My brushings with the nasty, scary people, animals and worlds happened long before I started high school. As a baby, I did do the typical things like wetting myself in the night or needing a feed. But as time went on, I soon learnt that sleeping and I were not going to be a happy marriage. My parents like to sleep at night with the lights off and soon, I was encouraged to do the same. My bedroom was a tiny, cramped room at the back of the house and decorated with Disney princess dolls and stickers on the door.
Each night, I would get a kiss and told to sleep tight and watch out for bedbugs. I had my teddy bears nearby but that wouldn't stop the disturbed dreams I used to experience. Some strange and some very bloody and gory, which for a seven year old, isn't the best thing to go through. One of the worst dreams was demons showing up at my house and taking my parents away, before setting the entire place on fire and leaving me to die within the burning flames. I woke up in tears and sobbed for hours after that.
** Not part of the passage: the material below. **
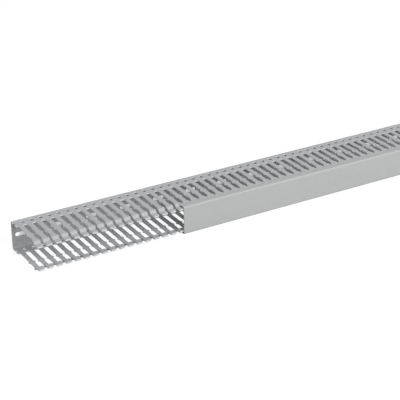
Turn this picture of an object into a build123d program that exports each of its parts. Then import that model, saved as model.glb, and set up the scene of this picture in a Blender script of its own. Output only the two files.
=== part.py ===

When I started high school, I still slept with the lights mainly off and had some sort of a tiny nightlight that was plugged into a socket neatly. It still didn't help the feelings of being left tired, moody and broken-hearted by these crazy people and worlds that simply didn't exist. The decision was made, I had to have all of the lights on at night. No ifs, ands or buts about it. My family weren't keen on the idea but agreed to it, as long as I kept using energy saving bulbs.
As an adult now, I'm not ashamed to say that I still do sleep with all of the lights on. Sometimes when I'm feeling very rough indeed, I have my laptop or TV on but just at a low volume or using the mute button to not wake the parents up. During the winter nights, waking up to some sort of bright light in the morning helps me feel a little more alert and unafraid. But in recent months, I have battled on and off with insomnia.
Like the famous song by Faithless, insomnia is the constant battle against the action of sleeping and being awake. Maybe that's what I had as a child but to this day, I've never fully known what I did have. My skin was so pale as a child, my eyes black and full of some strange sleepy dust. The black meaning dark circles under my eyes, which some kids started to stare and comment at. I'm used to them now but back in those days, I had to turn to make-up again to hide it all.
Kept close with me at nights are a collection of my favourite things to cuddle. I have a little anxiety sheep called Ba-Ba, which I bought on holiday a few years ago and have always kept a strong hold of at night. Two dogs named after two of my older cousins and finally, a recent addition to the collection in the form of a giant unicorn. As a child, I did have my good dreams like travelling into space with one of my teddies and seeing the Earth from a new perspective. The overall result was not very positive however and I try super hard not to dwell too much on the bad nights and the constant waking my parents up in massive fears.
Only yesterday, we were talking about my bad experiences sleeping and a china cat figure was mentioned. Before my parents had their bedroom redecorated, it used to sit on top of an old shelf and stare down towards my sleeping parents. Whenever I wanted to come in and snuggle up next to them, I ended up sleeping on the side where the spooky china cat was. That in fact gave me more nightmares rather than being a guiding aid to my struggles. We still have it but it's very much tucked away in dust and I prefer it that way. Sorry cat!
Lots of us struggle with sleeping and there have been numerous online posts and tests done to see if using our devices before we go to sleep is a reason. Personally, I like to watch YouTube now before falling asleep since it relaxes me a little. I subscribe to lots of channels, mainly bookish related but some that involve cooking. Dreaming of cakes and never-ending books with tea is honestly such a dream come true. But I don't see any issue with it, as long as there is a tracking time option. Creating a limit could be helpful. I've never been one to pull an all-nighter but lots of close people I know have.
Yes, I know that my body needs down-time but it's how much and how balanced it is that bothers me. For sure, my sleeping will still crop up to be a problem from time to time. There will be nights in which I will have nightmares and wake up lost and moody. There's also the good kinds of nights in which I have no dreams and wake up feeling refreshed. Having some noise in the background at night helps to block out the outside world. My radio is a great tool, put on a show that is on its fifth repeat and fall asleep, knowing that rest has finally graced its presence. What a delight!
Moral of the story: Work out how much sleep your mind and body needs and aim for some solid rest. Your bedroom is your castle and I've learnt that a lot of clutter all over the floor certainly doesn't help with the good dreams. Tidy, have the heating on/off depending on the time of year. If it's possible, open your window a little for some fresh air? I like to wake up and stick my nose out of my bedroom window to some much-needed fresh air in the mornings, even if my day isn't so hectic.
I'm not one to keep a sleeping diary, I had to one year for high school and that in itself got too repetitive as I kept writing about the same emotions and dreams I was experiencing. Keep your comforts close and have sweet dreams.